The shopping centre investment market is poised for solid growth in 2014 with more stock being made available throughout the year. The impact of robust demand will continue to push yields down across all sub-sectors of the market and we expect to see a diverse range of investors chasing stock in 2014. The UK’s economic outlook has improved significantly compared with twelve months ago and GDP growth forecasts for 2014 have been revised up by official and independent forecasters. Importantly, for the retail sector specifically, a number of key indicators are now more positive. Indeed, consumer confidence and retail sales have improved in recent months. 

Market commentary

  • Following a healthy Q3, the UK shopping centre investment market had an exceptional final quarter, with provisional quarterly transactional volumes totalling approximately £1.4bn (up from £1.18bn in Q4 2012). In line with Knight Frank’s previous forecast, the estimated figure for 2013 as a whole will be around £4.2bn, the strongest performing year since 2007. 
  • The most striking characteristic of the market in 2013 was the upsurge in transactional volumes compared with the last five years, driven by robust demand for both prime and good secondary shopping centres. We expect the out-turn for 2013 to show c.70 transactions. 
  • F&C REIT’s £188.8m purchase of the Bon Accord & St Nicholas Shopping Centre in Aberdeen from the Scottish Partnership was the largest deal of the quarter, reflecting a net initial yield of 7.40%. The sale of the Elephant & Castle shopping centre in London is an interesting
    deal reflecting central London prime yields, albeit this is a residential play going forward. St Modwen sold this 327,000 sq ft shopping centre to Delancey/APG for £80m, reflecting a net initial yield of 4.35%. 

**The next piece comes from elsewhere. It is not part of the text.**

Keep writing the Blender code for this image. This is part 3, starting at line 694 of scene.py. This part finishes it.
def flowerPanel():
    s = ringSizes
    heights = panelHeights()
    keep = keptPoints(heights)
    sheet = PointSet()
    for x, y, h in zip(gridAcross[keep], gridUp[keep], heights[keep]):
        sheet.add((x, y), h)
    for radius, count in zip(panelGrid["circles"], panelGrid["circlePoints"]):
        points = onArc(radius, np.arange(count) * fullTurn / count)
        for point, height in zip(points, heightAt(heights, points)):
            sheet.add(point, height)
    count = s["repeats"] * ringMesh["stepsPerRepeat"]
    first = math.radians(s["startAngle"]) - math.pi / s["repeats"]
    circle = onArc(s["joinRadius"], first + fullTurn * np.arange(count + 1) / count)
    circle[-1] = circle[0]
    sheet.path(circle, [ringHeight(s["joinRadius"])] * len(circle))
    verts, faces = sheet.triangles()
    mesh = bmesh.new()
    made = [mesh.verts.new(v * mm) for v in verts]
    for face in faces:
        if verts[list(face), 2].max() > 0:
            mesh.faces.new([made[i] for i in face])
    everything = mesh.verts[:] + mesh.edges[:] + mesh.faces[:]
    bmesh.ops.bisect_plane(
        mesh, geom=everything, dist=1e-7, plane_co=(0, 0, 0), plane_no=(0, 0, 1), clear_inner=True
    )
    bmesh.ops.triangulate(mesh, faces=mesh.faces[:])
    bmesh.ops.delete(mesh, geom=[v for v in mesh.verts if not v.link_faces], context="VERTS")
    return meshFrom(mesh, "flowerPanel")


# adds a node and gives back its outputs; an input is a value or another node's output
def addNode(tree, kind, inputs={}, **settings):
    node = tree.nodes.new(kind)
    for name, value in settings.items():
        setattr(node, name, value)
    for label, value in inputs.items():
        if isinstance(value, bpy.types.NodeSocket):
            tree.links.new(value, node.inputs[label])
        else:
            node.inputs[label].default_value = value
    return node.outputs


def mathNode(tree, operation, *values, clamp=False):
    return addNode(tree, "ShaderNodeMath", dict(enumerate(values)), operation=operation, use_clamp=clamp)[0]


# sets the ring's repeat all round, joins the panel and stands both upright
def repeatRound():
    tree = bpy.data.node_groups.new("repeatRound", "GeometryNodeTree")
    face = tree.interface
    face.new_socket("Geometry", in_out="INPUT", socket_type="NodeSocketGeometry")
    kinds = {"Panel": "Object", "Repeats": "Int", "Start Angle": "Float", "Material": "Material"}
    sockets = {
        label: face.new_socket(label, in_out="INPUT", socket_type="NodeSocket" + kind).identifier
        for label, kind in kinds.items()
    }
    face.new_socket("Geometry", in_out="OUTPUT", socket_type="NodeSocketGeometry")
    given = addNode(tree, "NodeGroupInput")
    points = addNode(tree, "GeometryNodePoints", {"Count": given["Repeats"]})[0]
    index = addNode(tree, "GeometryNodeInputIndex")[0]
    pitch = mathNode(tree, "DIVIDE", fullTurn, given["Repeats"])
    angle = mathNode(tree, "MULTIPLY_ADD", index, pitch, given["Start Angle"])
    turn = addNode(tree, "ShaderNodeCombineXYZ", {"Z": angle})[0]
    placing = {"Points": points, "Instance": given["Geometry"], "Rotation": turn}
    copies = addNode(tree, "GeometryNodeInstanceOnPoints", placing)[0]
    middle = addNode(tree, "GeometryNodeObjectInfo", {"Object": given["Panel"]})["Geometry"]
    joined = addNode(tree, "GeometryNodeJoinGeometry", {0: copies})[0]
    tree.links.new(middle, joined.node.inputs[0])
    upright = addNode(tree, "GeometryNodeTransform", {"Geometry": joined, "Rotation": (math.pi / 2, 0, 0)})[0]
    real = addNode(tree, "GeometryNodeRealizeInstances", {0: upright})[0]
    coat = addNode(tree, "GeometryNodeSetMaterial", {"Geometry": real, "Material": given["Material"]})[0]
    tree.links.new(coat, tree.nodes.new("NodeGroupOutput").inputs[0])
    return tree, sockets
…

  • A number of sub-regional shopping centres were sold during Q4. Examples included Chorley Borough Council’s purchase of Market Walk, Chorley for £20m (NIY 6.80%), the sale of Market Place, Bolton by Warner Estates (Receivership) to Moorgarth for £24m (NIY 7.90%) and the sale of Kingdom Centre, Glenrothes by AXA to Mars Pension Fund for £34.4m (NIY 9.70%). 
  • There are 12 shopping centres currently being offered to the market on an open or confidential basis, with a combined quoted sales value of c.£1.4bn. For the most part, availability has been dominated by large/dominant schemes such as Cabots Circus in Bristol (50%), Westfield in Derby, The Chimes in Uxbridge and 50% of Telford shopping centre. There are a further £1bn of schemes under offer, thus indicating a good transactional start for 2014. 

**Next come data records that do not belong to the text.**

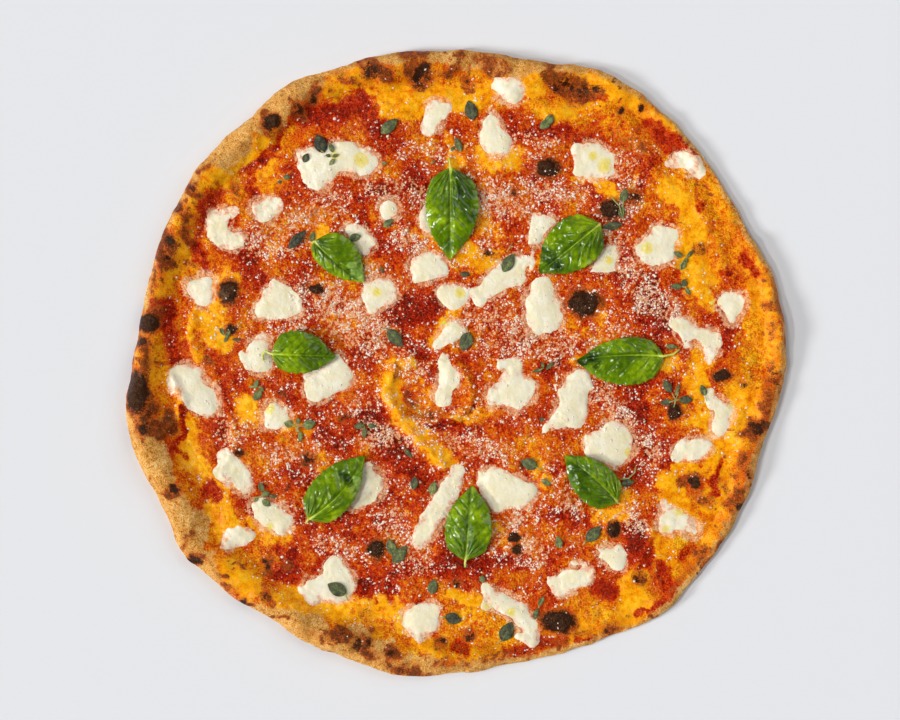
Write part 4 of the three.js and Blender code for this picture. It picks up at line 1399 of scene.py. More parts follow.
class Puddle:
    """The outline of a melted piece, read from its solid and rounded."""

    TURNS = 120
    HALVINGS = 9
    SPACING = 0.8   # between the outline's points
    ROUNDING = 1.7  # how far its corners are smoothed
    TONGUE_GAP = 3.5    # how far off a tongue's middle may lie and still belong to the piece
    MELDING = 0.8       # how smoothly a tongue runs into the piece
    INNER_RINGS = (0.8, 0.5, 0.2)   # smaller copies of the outline that stand for all it covers

    def __init__(self, node: str) -> None:
        """Finds the solid's outline by rays from above."""
        tree, corners = read_solid(node)
        self.middle = corners[:, :2].mean(axis=0)
        self.low, self.high = corners.min(axis=0), corners.max(axis=0)
        far = np.linalg.norm(corners[:, :2] - self.middle, axis=1).max()
        angles = np.arange(self.TURNS) * math.tau / self.TURNS
        self.outline = self._rounded(np.array([self._edge(tree, angle, far) for angle in angles]))
        self.tongues: list[Smear] = []
        middles = np.array([np.add(*tongue.ends) for tongue in TONGUES]) / 2
        self.tongues = [tongue for tongue, gap in zip(TONGUES, self.depth(middles)) if gap > -self.TONGUE_GAP]
        for tongue in self.tongues:
            for x, y in tongue.ends:
                self.low = np.minimum(self.low, (x - tongue.reach, y - tongue.reach, self.low[2]))
                self.high = np.maximum(self.high, (x + tongue.reach, y + tongue.reach, self.high[2]))

    def _edge(self, tree: BVHTree, angle: float, far: float) -> Array:
        """The outline's point one way from the middle, by halving."""
        way = np.array([math.cos(angle), math.sin(angle)])
        inside, outside = 0.0, far + 0.1
        for _ in range(self.HALVINGS):
            half = (inside + outside) / 2
            on = height_in(tree, *(self.middle + way * half)) is not None
            inside, outside = (half, outside) if on else (inside, half)
        return self.middle + way * inside

    def _rounded(self, corners: Array) -> Array:
        """Spaces an outline's points evenly and smooths them along it."""
        closed = np.vstack([corners, corners[:1]])
        run = np.concatenate([[0.0], np.cumsum(np.linalg.norm(np.diff(closed, axis=0), axis=1))])
        count = max(12, round(run[-1] / self.SPACING))
        even = np.arange(count) * run[-1] / count
        points = np.stack([np.interp(even, run, closed[:, k]) for k in range(2)], axis=1)
        waves = np.fft.rfft(points, axis=0)
        order = np.arange(len(waves))[:, None] * math.tau / run[-1]
        return np.fft.irfft(waves * np.exp(-0.5 * (order * self.ROUNDING) ** 2), n=count, axis=0)

    def covered(self) -> Array:
        """Points that stand for all that the piece covers: its outline, and rings inside it."""
        rings = [self.middle + (self.outline - self.middle) * share for share in self.INNER_RINGS]
        return np.vstack([self.outline, *rings])

    def depth(self, xy: Array) -> Array:
        """How far points lie inside the outline, with a minus outside."""
        start, end = self.outline, np.roll(self.outline, -1, axis=0)
        gap = np.linalg.norm(xy[:, None, :] - start[None, :, :], axis=2).min(axis=1)
        up = (start[None, :, 1] > xy[:, None, 1]) != (end[None, :, 1] > xy[:, None, 1])
        rise = np.where(end[:, 1] == start[:, 1], 1e-9, end[:, 1] - start[:, 1])
        slope = (end[:, 0] - start[:, 0]) / rise
        cross = start[None, :, 0] + (xy[:, None, 1] - start[None, :, 1]) * slope[None, :]
        inside = (up & (xy[:, None, 0] < cross)).sum(axis=1) % 2 == 1
        depth = np.where(inside, gap, -gap)
        for tongue in self.tongues:
            along = (tongue.reach - line_gap(xy, tongue.ends)) / self.MELDING
            depth = self.MELDING * np.logaddexp(depth / self.MELDING, along)
        return depth


class Melt(Enum):
    """How far a piece of mozzarella has spread."""

    SET = (0.32, 7.0, 1.4, 0.0)
    THIN = (0.22, 5.0, 1.9, 0.4)

    def __init__(self, kept: float, shoulder: float, ragged: float, stain: float) -> None:
        """Names the values.

        Args:
            kept: share of the solid's thickness that is left.
            shoulder: how far in from its border the piece rises.
            ragged: unevenness of the border.
            stain: how much sauce shows through.
        """
        self.kept, self.shoulder, self.ragged, self.stain = kept, shoulder, ragged, stain


PIECES = range(1, 47)
THIN_PIECES = (2, 3, 6, 10, 30, 34, 36, 39, 40, 42)
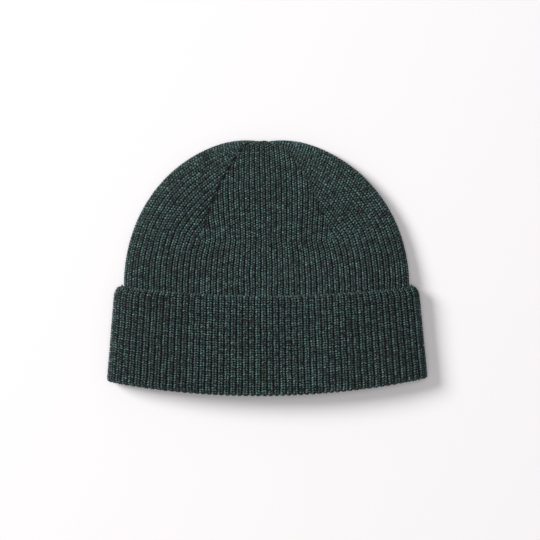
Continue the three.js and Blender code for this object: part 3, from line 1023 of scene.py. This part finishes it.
def wool_material(name, yarn, groups, height_group, depth):
    """Wool with the heather's colour and a bump of the given height group, of a depth in metres."""
    material = bpy.data.materials.new(name)
    material.use_nodes = True
    tree = material.node_tree
    tree.nodes.clear()
    t = Tree(tree)
    heather = t.add("ShaderNodeGroup", node_tree=groups["heather"])
    tone = t.add("ShaderNodeAttribute", attribute_name="tone").outputs["Fac"]
    # Each point's painted shade, read from its own value
    lift = t.add("ShaderNodeAttribute", attribute_name="lift").outputs["Fac"]
    colours = {key.title(): colour4(getattr(yarn, key)) for key in ("deep", "dark", "light", "cool", "fleck")}
    t.feed(heather, {**colours, "Tone": tone, "Lift": lift})
    relief = t.add("ShaderNodeGroup", node_tree=groups[height_group])
    bump = t.add("ShaderNodeBump", {"Height": relief.outputs["Height"], "Strength": 1.0, "Distance": depth})
    shader = t.add(
        "ShaderNodeBsdfPrincipled",
        {
            "Base Color": heather.outputs["Colour"],
            "Normal": bump.outputs["Normal"],
            "Roughness": yarn.roughness,
            "Sheen Weight": yarn.sheen,
            "Sheen Roughness": 0.6,
            "Specular IOR Level": 0.12,
        },
    )
    out = t.add("ShaderNodeOutputMaterial")
    tree.links.new(shader.outputs["BSDF"], out.inputs["Surface"])
    return material


def node_groups():
    made = {"heather": "Heathered wool", "twist": "Twisted plies", "relief": "Rib relief"}
    makers = {"heather": heather_group, "twist": twist_group, "relief": relief_group}
    return {key: bpy.data.node_groups.get(name) or makers[key]() for key, name in made.items()}


def yarn_material(context):
    name = "Wool yarn"
    found = bpy.data.materials.get(name)
    return found or wool_material(name, context.scene.beanie_yarn, node_groups(), "twist", 0.09 * MM)


def fabric_material(context):
    name = "Wool fabric"
    found = bpy.data.materials.get(name)
    return found or wool_material(name, context.scene.beanie_yarn, node_groups(), "relief", 0.5 * MM)


# Fabric beds


def add_bed(name, rings, row_marks, lift, material, node, ends=None):
    """A closed wall from rings of points, which close on each other or end in a point at each end.

    Its yarn map counts ribs round it and the row marks along it.
    """
    count, columns = rings.shape[:2]
    faces, places, shares = wrapped_grid(count, columns, ends is None)
    points = rings.reshape(-1, 3)
    # Each ring's painted shade, given to all its points
    lighting_values = np.repeat(lift, columns)
    if ends is not None:
        points = np.concatenate([points, ends])
        lighting_values = np.append(lighting_values, (lift[0], lift[-1]))
    column, row = one_list(places).T
    marks = np.concatenate([row_marks[:1], row_marks, row_marks[-1:]])[row.astype(int) + 1]
    yarn = np.stack([column / columns * WEDGES * RIBS_PER_WEDGE, marks], -1)
    values = [("tone", np.zeros(len(points))), ("lift", lighting_values)]
    piece = add_mesh(name, points, faces, [("OFBake", one_list(shares)), ("Yarn", yarn)], values)
    finish_piece(piece, material, node)


BED_COLUMNS = 2 * RIBS_PER_WEDGE
# How far the wool's colour comes out of the painted shade: on the bed between the ribs nearly not at all, on
# the cap's inside halfway
BED_PAINTED_LIGHTING = 0.05
INNER_PAINTED_LIGHTING = 0.55
INNER_RELIEF = 0.8 * MM


def bed_rings(courses, depth, relief):
    """Rings of points round courses, two for each rib of the straight body, at a depth, with every
    second point moved in by the relief, which lies between two ribs of that side."""
    angles = wedge_angles(courses, np.arange(BED_COLUMNS) / BED_COLUMNS)
    deep = np.asarray(depth, float).reshape(-1, 1, 1) + np.zeros_like(angles)
    rib = np.asarray(relief, float).reshape(-1, 1, 1) * (np.arange(BED_COLUMNS) % 2)
    points = lay(courses, angles, deep + rib)
    return points.reshape(len(courses.front), -1, 3)


def seat_ring(last, share):
    """A ring of the fabric's bed between its last course and the gather's seat, by share of the way."""
    turn = (np.arange(len(last)) / len(last) - 0.125) * 2 * np.pi
    rim = tip_oval(SEAT_WIDTH - 2.4 * MM, turn, 1.6 * MM)
    return mix(last, rim, share)


class BEANIE_OT_crown_fabric(bpy.types.Operator):
    """Make the wall of the crown and body, which the stitches lie on"""

    bl_idname = "beanie.crown_fabric"
    bl_label = "Crown fabric"

    def execute(self, context):
        settings = context.scene.beanie_knit
        lower = LEG_LENGTH - BODY_LENGTH + CLEARANCE
        shown = FREE_EDGE - 2 * KNIT
        straight = np.concatenate([[lower, shown - 4 * MM], np.linspace(shown, DECREASE_START, 16)[:-1]])
        outer = joined(straight_courses(straight, False), dome_courses(np.linspace(0, 1, 34)))
        depth = np.where(outer.front < shown, 0.0, settings.bed_depth)
        outer_rings = bed_rings(outer, depth, 0)
        inner_front = np.linspace(lower, DECREASE_START, 26)[:-1]
        inner = joined(straight_courses(inner_front, False), dome_courses(np.linspace(0, 1, 20)))
        fade = INNER_RELIEF * (1 - smooth(0, DECREASE_START, inner.front))
        inner_rings = bed_rings(inner, KNIT, -fade)[::-1]
        seat = np.array([seat_ring(outer_rings[-1], share) for share in (0.35, 0.7, 1.0)])
        rings = np.concatenate([inner_rings, outer_rings, seat])
        seat_marks = np.full(len(seat), outer.front[-1])
        marks = np.concatenate([inner.front[::-1], outer.front, seat_marks]) / settings.row_pitch
        # Painted shade: the inside half dark, the bed between the ribs nearly the deep colour
        lift = np.where(np.arange(len(rings)) < len(inner_rings), INNER_PAINTED_LIGHTING, BED_PAINTED_LIGHTING)
        ends = np.stack([tip_oval(0, 0.0, SEAT_DEPTH + KNIT / 2), tip_oval(0, 0.0, SEAT_DEPTH + 0.4 * MM)])
        material = fabric_material(context)
        add_bed("crown_fabric", rings, marks, lift, material, "crown", ends)
        return {"FINISHED"}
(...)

  • We have witnessed a considerable weight of money chasing assets and there have been some new entrants to the market, including overseas investors. The purchaser profile during Q4 was dominated by UK institutions, accounting for 45% of transaction values, followed by sovereign wealth (19%) and private property companies (16%). 
  • There has been a major turnaround in investor appetite since Q3 which has put downward pressure on yields. The prime shopping centre yield moved in 25bp over the quarter to stand at 5.00% (50bp down on a year earlier). Good secondary shopping centre yields also moved in 100bp to stand at 7.00%, compared with 8.00% a year ago. 
  • Retail sales growth has accelerated, with October data from the ONS showing a 1.8% annual increase in sales volumes. Consumer confidence has also seen a dramatic improvement, with GfK’s UK Consumer Confidence Index standing at -12 in November, compared with -22 last year. With Q4 seeing the largest quarterly spike in shopping centre investment activity, there is every reason to view these figures more positively and believe that the sector is gathering further momentum.